Müritleri o kadar çok inanmış ve tapınmış ki şeyhlerine önce karısını götürüyor, ardından istek üzerine anasını götürüyor, o da yetmiyor kendisini sunuyor herife, bunun adına da “badelemek” deniyor!
Kaz Dağları’nda, Zeus Altarı’na çıkın, oradaki ağaçların dallarına bile çaput bağlamış halkımız, pagan döneminin baş tanrısından bile medet umaktayız hala!
Tüm bu hallere bakıldığında Endonezyalı köylülerin şişme kadını cennetten inen melek sanması olayı çok hafif kaçıyor.
Ulucami patlamasında Bursa’yı evliyalar korumuş!
Peygamberler şehri Urfa’yı gidip niye koruyamadı o evliyalar peki?
Bizimkiler şehir evliyası mı da kent dışına çıkamıyorlar acaba?
Hacı Bayram Veli’nin memleketi Ankara’yı niye koruyamadılar?
Evliyalarımızı bile kendi menfaatimize göre isimlendirmişiz.
Alın size “Tezveren Sultan” mesela…
Tez verdiği için pek makbul!
Yan mahalledeki dede biraz geciktirdiği için pek makbul görülmüyor!
Tezveren Sultan hemen ne isterseniz çar çabuk veriveriyor!
Evde kalmış kızlara koca, sınava gireceklere hoca, tüten sobalara baca, artık ne dilerseniz dileyin ondan?
Tahtakale’deki “Helvacı Bacı’ya” gitmek biraz masraflı açıkçası.
Dileğiniz yerine geldikten sonra oraya tekrar varıp en az 1 kilo helva bırakmak zorundasınız!
Benim favorim ille de Meydancık’taki Göbek Atan Ethem Dede.

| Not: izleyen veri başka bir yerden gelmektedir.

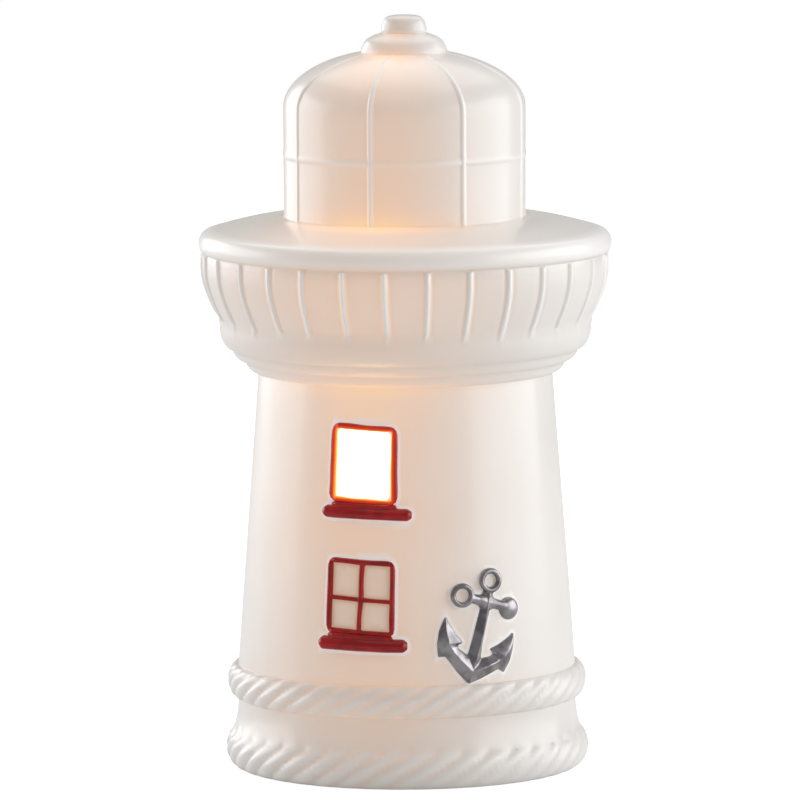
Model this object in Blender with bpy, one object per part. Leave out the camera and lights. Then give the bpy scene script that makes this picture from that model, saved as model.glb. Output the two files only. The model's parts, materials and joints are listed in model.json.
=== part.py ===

Yanına varmanıza bile gerek yok.
Kendisine uzaktan erişimle de bağlanıp “göbek” adayabiliyorsunuz!
Dileğiniz yerine geldiğinde yapmanız gereken tek şey o anda nerede, kiminle olursanız olun hemen kaç adet göbek adadıysanız oracıkta atıvermek!
Eğer bunu yapmazsanız, yan etkisi “göbek fıtığına” yakalanmak oluyor Göbek Atan Ethem Dedemizin!
“A be kaynana” ya da “al kızını vur duvara” isimli oynak parçalar rahmetlinin en sevdiği favorileri arasında, aberiniz olsun!
Ben işin aslını söyleyeyim mi size?
Rahmetli muhtemelen yan tarafta Kamberler Mahallesi’nde ikamet eden esmer vatandaşların arasındaki gırnata çalan, göbek atmayı çok seven, namazına niyazına da düşkün ak sakallı bir amcaydı!
Öldükten sonra onu Romanlar kutsallaştırmış olmalı diyorum son olarak ben; bu gün de daha fazla bir şey demiyorum artık, hadi kalın sağlıcakla.